Someone decides to put a few hundred each month into a collection of Exxon, Chevron, and Conoco? Yeah, that’s going to work out, although if history is going to be our tour guide, it is worth noting that oil investing is volatile investing, and you need to at least brace yourself for the notion that there will be at least one 40% downward price swing each decade, and if it doesn’t come, you were mentally prepared for something that very well could have happened (at some point, though, there is a maturation process where you realize that falling stock prices are actually something to get excited provided that the actual business remains sound, but that doesn’t come to that many people intuitively—it happens when you look back at a decade of monthly Exxon purchases and realize that the additional shares purchased and reinvested in 2009 when the stock was at $60 per share is where the real seeds of wealth creation were sown).

So accept, from the beginning, that there are a lot of successful ways to do this. But for my money, I would want to start with the “Big Three” in beverages: Pepsi, Coca Cola, and Dr. Pepper (you could easily include Nestle here and life would work out just fine).

There’s a common notion on the investing internet that Dr. Pepper doesn’t belong in the same conversation with Pepsi and Coca Cola because of its smaller size—what’s funny, though, is that its corporate history is just as rich, if not richer, than Coca-Cola’s if you are viewing through the lens of a long-term shareholder. For example, on page 258 of Jeremy Siegel’s excellent work “The Future For Investors”, he notes the absolute best investments that you could have made from 1957-2003.

Pepsi, which compounded at an excellent 13.8% rate during that period, did not make the “Top Twenty” cut. Coca-Cola, meanwhile, compounded at 16.02% annually during that period, making it the fifteenth best stock in the world that anyone could have purchased in 1957 and then hold for five decades (what is extra interesting is that, at the start of this measuring period, Coca-Cola was already well over 50+ years old and becoming established as a significant presence in corporate America, but people have a long-term tendency to discount its ability to grow into the future. Hint: Look to the 27% returns on equity to figure out why Coca-Cola is able to keep doing what it is doing).

And then, there is Dr. Pepper. Although it gets treated like the dog flying in cargo on the airplane, its treatment in the investor community is decidedly undeserved because Dr. Pepper was the fourth most wealth-creative company you could have purchased in 1957, as it went on to compound at a rate of 18.07% from 1957 through 2003. That qualifies Dr. Pepper for inclusion on the list of one-time investments that could have completely and totally changed the trajectory of your financial life on earth, as a $2,000 investment in 1957, if you stuck with it through 2003, would have become $7.6 million eleven years ago.

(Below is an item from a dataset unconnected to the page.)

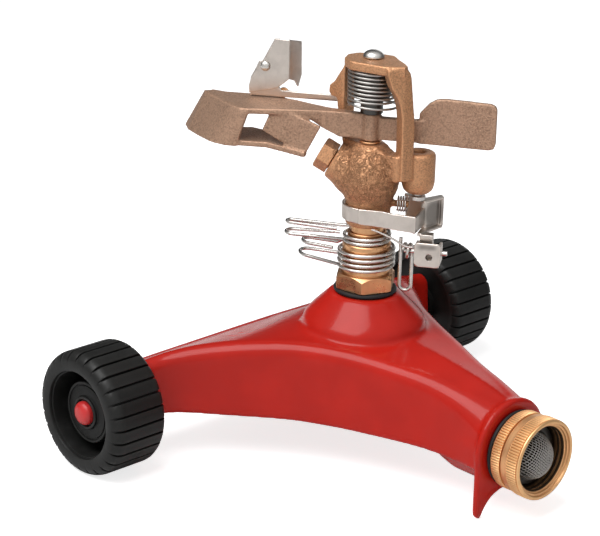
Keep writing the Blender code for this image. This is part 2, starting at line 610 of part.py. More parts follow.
def make_arm(bronze, steel, head):
    """The impact arm with its vane, hub and spoon, and the coil spring that brings it back."""
    plan = [(-31, -8), (-31, 7), (-24, 3.9), (-17.5, 2), (-10, 1.6), (4, 1.6), (22, 1.6), (22, -1.9),
            (4, -1.9),
            (-6, -2.4), (-20, -4.8)]
    arm = add_object("impact_arm", prism("impact_arm", plan, 134.9, 147), bronze, head)
    side = [(-31.2, 144.4), (-24, 142.6), (-19.5, 139.4), (-12.5, 135.8), (-5, 135.3), (22.5, 135.3),
            (22.5, 144.8),
            (5, 144.8), (-4, 145.9), (-17, 146.6), (-31.2, 147)]
    combine(arm, "INTERSECT", "arm side", prism("arm side", side, -20, 20, standing()), head)
    hub = [(0, 135), (4, 135), (4, 146.2), (0, 146.2)]
    combine(arm, "UNION", "arm hub", turned("arm hub", hub, 24), head)
    vane = [(19.8, 134.9), (48.6, 134.3), (50.6, 135), (51.3, 137), (51.2, 151.4), (50.4, 152.8),
            (48.8, 153.6),
            (30.5, 154.3), (26.5, 153.8), (23.6, 152), (19.8, 147.6)]
    combine(arm, "UNION", "vane", prism("vane", vane, -1.3, 1.3, standing()), head)
    for name, outline, low, high, place in spoon_plates():
        combine(arm, "UNION", name, prism(name, outline, low, high, place), head)
    combine(arm, "UNION", "outer vane", outer_vane_mesh(), head)
    inner = [(-43.8, 137.5), (-40.6, 145.2), (-31, 145.2), (-24, 142.6), (-19.5, 140.7), (-25.4, 128.9),
             (-27.4, 128.5)]
    combine(arm, "UNION", "inner vane", prism("inner vane", inner, 6.6, 8.4, standing()), head)
    hole = [(0, 130), (PIN_RADIUS / MM + 0.3, 130), (PIN_RADIUS / MM + 0.3, 150), (0, 150)]
    combine(arm, "DIFFERENCE", "hub bore", turned("hub bore", hole, 20), head)
    points = []
    for step in range(81):
        angle = math.radians(200) + 2 * math.pi * step / 10
        points.append((9.9 * math.cos(angle), 9.9 * math.sin(angle), 164.6 - 1.67 * step / 10))
    for step in range(1, 10):
        angle = math.radians(200) + 2 * math.pi * step / 10
        spread = 9.9 + 0.8 * math.sin(math.pi * min(step, 5) / 10)
        points.append((spread * math.cos(angle), spread * math.sin(angle), 151.24 - 3.4 * step / 9))
    wire("arm_spring", points, 0.5 * MM, steel, head)
    print("arm_spring least gap to itself, mm:", round(least_gap(points, 1.0), 2))
    return arm


def spoon_plates():
    """The top and bottom plates of the arm's spoon, as outlines with their heights."""
    top = [(-30.6, -7.9), (-42, -10), (-49.5, -11.3), (-52.4, -10.2), (-60.6, -2.2), (-66, 3.4), (-71, 9.2),
           (-70.4, 14.6), (-64, 12.6), (-53.8, 12.8), (-43, 12.2), (-37, 9.4), (-30.6, 7)]
    flat = [(-42, -10.2), (-54, -10.6), (-58.8, -10.4), (-66, -5.4), (-71.8, 0.4), (-64, 8), (-52, 11),
            (-42, 6.6)]
    slope = [(-25.6, -9.4), (-33, -9.6), (-42.3, -10.2), (-42.3, 6.6), (-36, 3), (-30, -2), (-25.4, -5.6)]
    lean = Matrix.Identity(4)
    lean[2][0] = -0.2
    lean[2][3] = -8.3 * MM
    return [("spoon top", top, 144.6, 147, None), ("spoon bottom", flat, 130.6, 133, None),
            ("spoon bottom slope", slope, 130.6, 133, lean)]


def outer_vane_mesh():
    """The outer vane: a curved plate square to the jet, leaning outwards towards its lower edge."""
    upper_path = [(-48.6, -10.6), (-52, -9.9), (-56, -7), (-60.5, -2), (-65, 3), (-71, 9.6), (-72.2, 13)]
    lower_path = [(-54, -9.9), (-58.8, -9.8), (-62.8, -7.9), (-66.3, -5.4), (-72, 0.5), (-78.2, 8),
                  (-81.3, 15.6)]
    wall = 2.2
    bm = bmesh.new()
    rings = []
    for share, height in ((0.0, 146.8), (0.5, 138.6), (1.0, 130.4)):
        path = [Vector(a).lerp(Vector(b), share) for a, b in zip(upper_path, lower_path)]
        outline = bent_strip(path, wall)
        rings.append([bm.verts.new((x * MM, y * MM, height * MM)) for x, y in outline])
    for upper, lower in zip(rings, rings[1:]):
        for k in range(len(upper)):
            n = (k + 1) % len(upper)
            bm.faces.new((upper[k], upper[n], lower[n], lower[k]))
    bm.faces.new(rings[0])
    bm.faces.new(rings[-1])
    return mesh_from("outer vane", bm)


def make_deflector(steel, brass, head):
    """The jet deflector: a strip on the yoke, and a folded flap riveted to its upright."""
    strip = [(-14.2, 147.5), (-14.2, 150), (-39.4, 150.3), (-41, 152.4), (-42.4, 162.4), (-49, 162.4),
             (-50.6, 158.8),
             (-52.6, 155), (-52.6, 147.5)]
    bracket = add_object("deflector_bracket", prism("deflector_bracket", strip, -9.3, -8.1, standing()),
                         steel, head)
    hole = [(0, 5), (1.35, 5), (1.35, 12), (0, 12)]
    pin_place = along_y(RIVET_X, 0, RIVET_Z)
    combine(bracket, "DIFFERENCE", "rivet hole", turned("rivet hole", hole, 16, pin_place), head)
    combine(bracket, "DIFFERENCE", "screw hole", turned("screw hole", hole, 16,
                                                        along_y(-38.8 * MM, 0, 149 * MM)), head)
    sheet = [(-42.4, 172.3), (-36.1, 172.2), (-36.1, 155.6), (-38.2, 153.7), (-41.1, 151.4), (-52.8, 148.6),
             (-53, 152), (-52.2, 155), (-48.8, 160.8), (-47.9, 161.6)]
    flap = add_object("deflector_flap", prism("deflector_flap", sheet, -7.8, -6.8, standing()), steel, head)
    wing = [(0, 172.2), (6.8, 170.6), (7.2, 156.4), (5.4, 151.4), (3.6, 154.2), (0, 155.6)]
    wing_place = Matrix.Translation((-36.5 * MM, 7.4 * MM, 0)) @ standing(math.radians(53))
    combine(flap, "UNION", "folded wing", prism("folded wing", wing, -0.5, 0.5, wing_place), head)
    combine(flap, "DIFFERENCE", "flap hole", turned("flap hole", hole, 16, pin_place), head)
    rivet = [(0, 5.4), (1.2, 5.6), (1.9, 6.1), (2.1, 6.5), (1.05, 6.5), (1.05, 9.6), (2.1, 9.6),
             (1.7, 10.4), (0, 10.6)]
    add_object("deflector_rivet", turned("deflector_rivet", rivet, 20, pin_place), steel, head)
    screw = [(0, 7.9), (1.05, 7.9), (1.05, 9.6), (1.6, 9.6), (1.6, 11), (1.1, 11.8), (0, 12)]
    add_object("deflector_screw", turned("deflector_screw", screw, 20, along_y(-38.8 * MM, 0, 149 * MM)),
               brass, head)


def make_trip(steel, head):
    """The trip under the side boss: strap, bracket, pins, springs, the block and its wire finger."""
    front = [(-2.2, 101.4), (-2.2, 107.9), (8, 107.8), (12, 107.2), (21.6, 106.6), (21.6, 99.6), (12, 100.4),
             (4, 101.2)]
    bracket = add_object("trip_bracket", prism("trip_bracket", front, 9.9, 11.1, standing()), steel, head)
    wrap = []
    for step in range(12):
        turn = math.radians(152 + 10.2 * step)
        wrap.append((10.3 * math.cos(turn), 10.3 * math.sin(turn)))
    combine(bracket, "UNION", "strap wrap", prism("strap wrap", bent_strip(wrap + [(0.4, -10.45)], 1.1),
                                                  101.4, 107.9), head)
    link = bent_strip([(20.9, -10.5), (21.7, -6), (22.3, -1), (22.9, 3.6)], 1.2)
    combine(bracket, "UNION", "strap return", prism("strap return", link, 99.2, 106.3), head)
    rear = bent_strip([(14.6, 9.4), (22.4, 3.2), (23.6, 3.2), (29.2, 10.2)], 1.2)
    combine(bracket, "UNION", "bracket rear", prism("bracket rear", rear, 97.4, 110.2), head)
    rim = bent_strip([(28.6, 10.4), (30, 8)], 1.3)
    combine(bracket, "UNION", "bracket rim", prism("bracket rim", rim, 97.6, 110.1), head)
    shelf = [(14, 8.8), (14, 6.8), (23.2, -0.6), (23.8, -0.6), (30.4, 7.8), (29.2, 10.8), (23, 4.6),
             (20, 6.6)]
    combine(bracket, "UNION", "bracket top", prism("bracket top", shelf, 109.3, 110.5), head)
    floor = [(21.6, -5.4), (23.2, -5.4), (24.6, -1.9), (30.3, 7.8), (29, 10.6), (22.4, 4)]
    combine(bracket, "UNION", "bracket floor", prism("bracket floor", floor, 96.8, 98), head)
    combine(bracket, "UNION", "hanger", box("hanger", (22.8, -5.7, 86.8), (28.2, -1.3, 97.5)), head)
    place = Matrix.Translation((20.3 * MM, 0.2 * MM, 0))
    cross = along_x(0, TRIP_AXIS_Y, TRIP_AXIS_Z)
    pin_hole = [(0, 20), (1.3, 20), (1.3, 34), (0, 34)]
    combine(bracket, "DIFFERENCE", "hanger bore", turned("hanger bore", pin_hole, 20, cross), head)
    boss_pin = [(0, 110.9), (3.4, 110.9), (3.4, 112.6), (2, 112.6), (2, 129), (0, 129)]
    add_object("boss_pin", turned("boss_pin", boss_pin, 20, place), steel, head)
    pivot = [(0, 16.2), (1, 16.2), (1, 34.3), (0, 34.3)]
    add_object("trip_pivot_pin", turned("trip_pivot_pin", pivot, 20, cross), steel, head)
    face = [(21.2, 86), (22.6, 84.6), (30.8, 84.6), (32, 85.8), (32, 94), (31, 95), (22.2, 95), (21.2, 94)]
    block = add_object("trip_block", prism("trip_block", face, 7.8, 9, standing()), steel, head)
    for name, low, high in (("left cheek", 21.2, 22.4), ("right cheek", 30.8, 32)):
        combine(block, "UNION", name, box(name, (low, -8.4, 85.8), (high, -1.2, 93.6)), head)
    combine(block, "UNION", "block floor", box("block floor", (21.6, -8.4, 84.6), (31.6, -4, 85.8)), head)
    combine(block, "DIFFERENCE", "cheek bores", turned("cheek bores",
                                                       [(0, 18), (1.3, 18), (1.3, 36), (0, 36)], 20,
                                                       cross), head)
    window = along_y(27.4 * MM, 0, 89 * MM)
    combine(block, "DIFFERENCE", "block hole", turned("block hole",
                                                      [(0, -12), (1.3, -12), (1.3, -7), (0, -7)], 16,
                                                      window), head)
    wire("trip_finger", finger_points(), 0.75 * MM, steel, head)
    spring = []
    for step in range(41):
        angle = math.radians(-90) + 2 * math.pi * step / 9
        spring.append((11.9 + 1.04 * step / 9, 0.5 + 3.1 * math.cos(angle), 108.2 + 3.1 * math.sin(angle)))
    wire("trip_spring", spring, 0.3 * MM, steel, head)
    over = [(3.4, -9.9, 99.4), (7.4, -9.9, 98.2), (12.6, -9.8, 96), (16.4, -9.7, 93.9), (18.4, -9.6, 93.2),
            (20.6, -9.3, 93)]
    wire("over_centre_wire", over, 0.45 * MM, steel, head)
    for label, points, thickness in (("trip_finger", finger_points(), 1.5), ("trip_spring", spring, 0.6)):
        print(label, "least gap to itself, mm:", round(least_gap(points, thickness), 2))


def finger_points():
    """The trip's wire finger: a hanging hairpin whose right leg winds round the pivot pin."""
    level = TRIP_AXIS_Y / MM + 2.7
    left = 14.45
    right = 19.3
    half = (right - left) / 2
    points = [(left, level, 94), (left, level, 84), (left, level, 73.4)]
    for step in range(1, 6):
        turn = math.pi * step / 6
        points.append((left + half * (1 - math.cos(turn)), level, 73.4 - half * math.sin(turn)))
    points += [(right, level, 73.4), (right, level, 82)]
    for step in range(14):
        turn = 2 * math.pi * step / 9
        points.append((right - 0.24 * step, TRIP_AXIS_Y / MM + 2.7 * math.cos(turn),
                       TRIP_AXIS_Z / MM + 2.7 * math.sin(turn)))
    return points


def main():
    for old in list(bpy.data.objects):
        bpy.data.objects.remove(old)
    red = material("red_paint", (0.62, 0.02, 0.012), 0.2, 0.0)
    black = material("black_moulding", (0.018, 0.018, 0.018), 0.6, 0.0)
    rubber = material("black_rubber", (0.012, 0.012, 0.012), 0.75, 0.0)
    brass = material("brass", (0.72, 0.43, 0.2), 0.3, 1.0)
    bronze = material("cast_bronze", (0.5, 0.29, 0.14), 0.5, 1.0)
    matte_bronze = material("matte_bronze", (0.46, 0.3, 0.22), 0.6, 1.0)
    steel = material("steel", (0.62, 0.6, 0.57), 0.3, 1.0)
    cap_red = material("red_cap", (0.7, 0.03, 0.03), 0.35, 0.0)
    head = bpy.data.objects.new("head_axis", None)
    bpy.context.scene.collection.objects.link(head)
    head.location = (0, RISER_Y, 0)
    head.rotation_euler = (0, 0, HEAD_ANGLE)
    make_base(red)
    make_wheels(black, steel, cap_red)
    make_coupling(brass, rubber, steel)
    make_bearing(brass, rubber)
    make_collars(steel, head)
    make_body(bronze, head)
    make_water_way(brass, head)
    make_fulcrum(steel, brass, head)
    make_arm(matte_bronze, steel, head)
    make_deflector(steel, brass, head)
    make_trip(steel, head)


main()
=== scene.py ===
"""Finished surfaces and studio for the impulse sprinkler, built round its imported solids.

Every piece is modelled where its solid is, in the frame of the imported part, and stands for it. Outlines
and profiles are in millimetres, the custom sizes in the sidebar are in metres. Pieces of the head are
drawn with the impact arm along X and the riser's axis at X = Y = 0, and are then turned into place.
"""

import json
import math

import bmesh
import bpy
from bpy.props import FloatProperty, FloatVectorProperty, IntProperty, PointerProperty
from mathutils import Matrix, Vector, noise


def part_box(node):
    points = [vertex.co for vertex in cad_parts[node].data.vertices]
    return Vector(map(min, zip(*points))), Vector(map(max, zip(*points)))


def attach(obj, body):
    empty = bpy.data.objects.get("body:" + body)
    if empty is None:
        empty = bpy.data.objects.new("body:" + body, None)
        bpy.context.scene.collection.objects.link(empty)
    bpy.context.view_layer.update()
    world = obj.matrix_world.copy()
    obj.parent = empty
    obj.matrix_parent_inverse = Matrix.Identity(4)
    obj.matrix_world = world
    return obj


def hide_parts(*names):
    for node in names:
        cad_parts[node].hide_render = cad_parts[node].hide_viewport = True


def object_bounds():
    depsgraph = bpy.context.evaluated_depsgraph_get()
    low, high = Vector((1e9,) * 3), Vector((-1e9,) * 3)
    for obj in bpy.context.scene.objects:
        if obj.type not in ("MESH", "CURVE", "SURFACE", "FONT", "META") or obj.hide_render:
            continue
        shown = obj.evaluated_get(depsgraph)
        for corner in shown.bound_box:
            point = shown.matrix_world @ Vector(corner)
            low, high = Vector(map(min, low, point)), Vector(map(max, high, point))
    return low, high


bl_info = {
    "name": "Impulse sprinkler",
    "version": (1, 0, 0),
    "blender": (4, 5, 0),
    "location": "View3D > Sidebar > Sprinkler",
    "description": "Finished surfaces of an impulse sprinkler on a wheeled base, and a studio for it",
    "category": "Object",
}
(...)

Why don’t people talk about this? Because Ted Forstmann (aside: probably the most interesting dude who never quite made it to household name—he coined terms like “barbarians at the gate”, “junk bonds”, and dated Princess Diana for a bit) took Dr. Pepper private for a short period in 1984, meaning it doesn’t have that smooth long-term history that investors can appreciate. With General Mills and Procter & Gamble, you can say things like, “These stocks haven’t lowered their dividends in the past one hundred years.” The ownership changes in Dr. Pepper make such a statement impossible, and because it’s seen as the second-fiddle John Mellencamp to Coca-Cola’s Bruce Springsteen, it quietly goes unnoticed by most long-term investors.

But I would seriously consider making Pepsi, Dr. Pepper, and Coca-Cola the foundational components of a portfolio for three reasons: they have extraordinary economies of scale that lead to low-cost production so it is almost impossible for any competitor to sell colored beverages at a lower price (the only exception I’ve seen in my lifetime is when Wal-Mart has flirted with creating its own store brand sodas and such. Sometimes, local grocery marts try to start their own soda brands, but because they run at a loss and don’t catch hold with the public, they don’t usually last).

Secondly, they sell products that don’t run the risk of technological obsolescence. The reason we saw Kodak go down is because the whole smart phone revolution happened and using cameras became akin to wearing watches, something done as more of a social statement or comfort rather than an actual necessity to accomplish a particular objective (photo-taking or telling time). Sure, there is the concern that soda demand will decline (although the truth is this—soda demand only goes down in North America by 2% in especially bad years, as population growth takes care of gradual declines in the soda consumption rates), but there is also the fact that whatever product you switch from drinking soda towards also inevitably ends up being owned by the Coca-Cola, PepsiCo, and Dr. Pepper umbrella. Seriously, look up who owns Dasani, Aquafina, Gatorade, and Powerade.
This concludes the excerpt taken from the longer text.